INSTRUCTION →
Only the number is wanted: how many lines contain "Blender"?

STORED ROWS →

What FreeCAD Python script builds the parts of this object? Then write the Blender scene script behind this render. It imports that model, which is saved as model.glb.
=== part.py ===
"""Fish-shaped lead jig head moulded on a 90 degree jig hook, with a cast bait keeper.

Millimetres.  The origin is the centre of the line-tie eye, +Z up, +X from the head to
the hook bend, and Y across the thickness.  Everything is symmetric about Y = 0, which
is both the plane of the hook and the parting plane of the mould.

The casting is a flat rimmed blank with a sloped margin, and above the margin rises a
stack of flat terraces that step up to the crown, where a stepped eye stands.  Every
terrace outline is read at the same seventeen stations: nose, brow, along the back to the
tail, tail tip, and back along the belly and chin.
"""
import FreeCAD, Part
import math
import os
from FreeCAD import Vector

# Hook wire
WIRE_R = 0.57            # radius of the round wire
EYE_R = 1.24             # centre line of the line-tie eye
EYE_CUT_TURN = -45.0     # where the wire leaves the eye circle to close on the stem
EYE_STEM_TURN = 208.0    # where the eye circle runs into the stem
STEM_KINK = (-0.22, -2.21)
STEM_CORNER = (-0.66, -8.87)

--

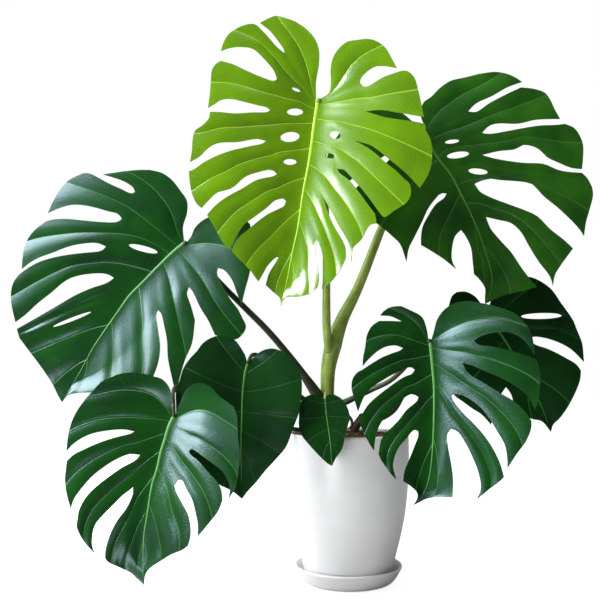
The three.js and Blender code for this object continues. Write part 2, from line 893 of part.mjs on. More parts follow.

* * *

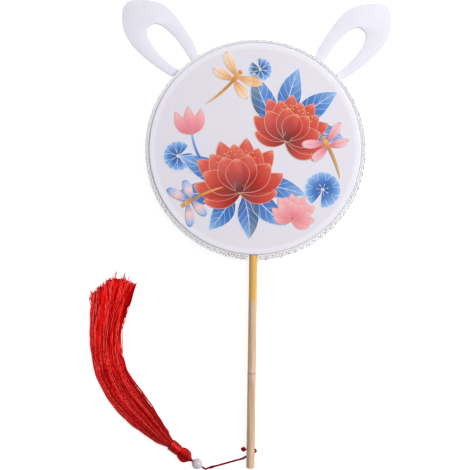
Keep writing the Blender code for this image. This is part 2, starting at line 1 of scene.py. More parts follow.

RESULT OF THIS TASK →
3